Melissa caught my eye as she pressed down harder, blood pressure making my face purple. She smiled.
“I found my divorce papers.”
Pause. She caught my eye. Mine were about ready to pop out of my head.
“I’ve rarely had so much fun shredding anything in my life.”
Both of us nearly fell off her massage table laughing.
That’s what happens when you release the pressure.
If I’d had a shredder when the erstwhile Asshole who was the BF, or more aptly put, the erstwhile BF who turned out to be the Asshole, (erstwhile meaning former, and he is still an Asshole, kind of a permanent condition), I might have done much the same thing. Or, at least, the suits and jackets and other belongings that he had so carelessly left in my closets in his hurry to get to his latest IFoundANewLoveINeverLovedYouAnyway.
There’s something deeply satisfying about shredding.
You can shred a wave, shred a line in the Rockies. You can shred when you snowboard, or shred a skateboard trick. That kind of shredding is badass fun. Like getting shredded at the gym.

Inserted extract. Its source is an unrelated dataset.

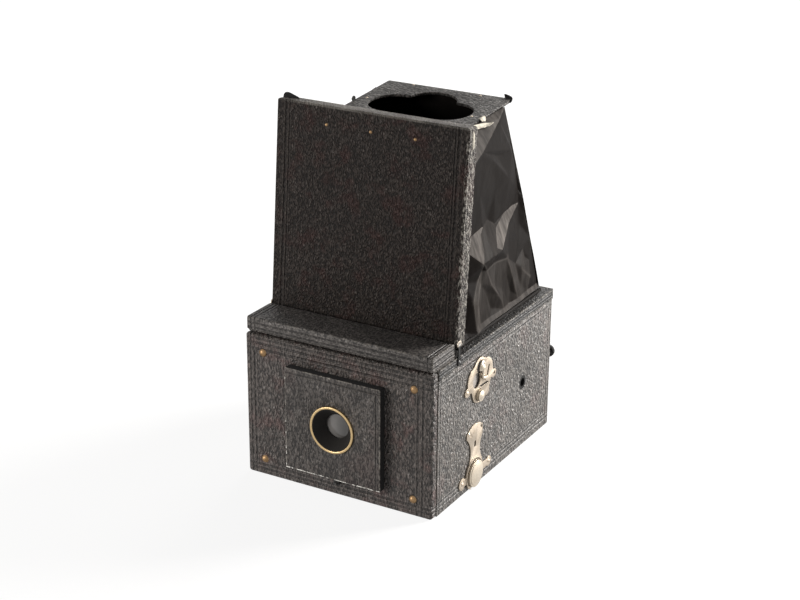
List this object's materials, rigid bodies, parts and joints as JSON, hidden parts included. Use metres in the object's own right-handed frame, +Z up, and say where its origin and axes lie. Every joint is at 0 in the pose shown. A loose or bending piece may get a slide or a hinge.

I’m all in for that kind of shred.
Yeah, and we shred ourselves for being stupid, too. For choosing people who happily shove us through the wood chipper, a la Fargo. For taking them back repeatedly, as though the first eleven times hadn’t been enough.
I’ll bet you can relate. Especially if you, like we are, well past fifty. Um, sixty.
You can shred the holy shit out of your divorce papers. Shred the remains of a lover’s leftover clothing.
If you and I aren’t careful, we can shred each other’s hearts and souls with our words, as had my ex done with me, as Melissa’s ex had done with her.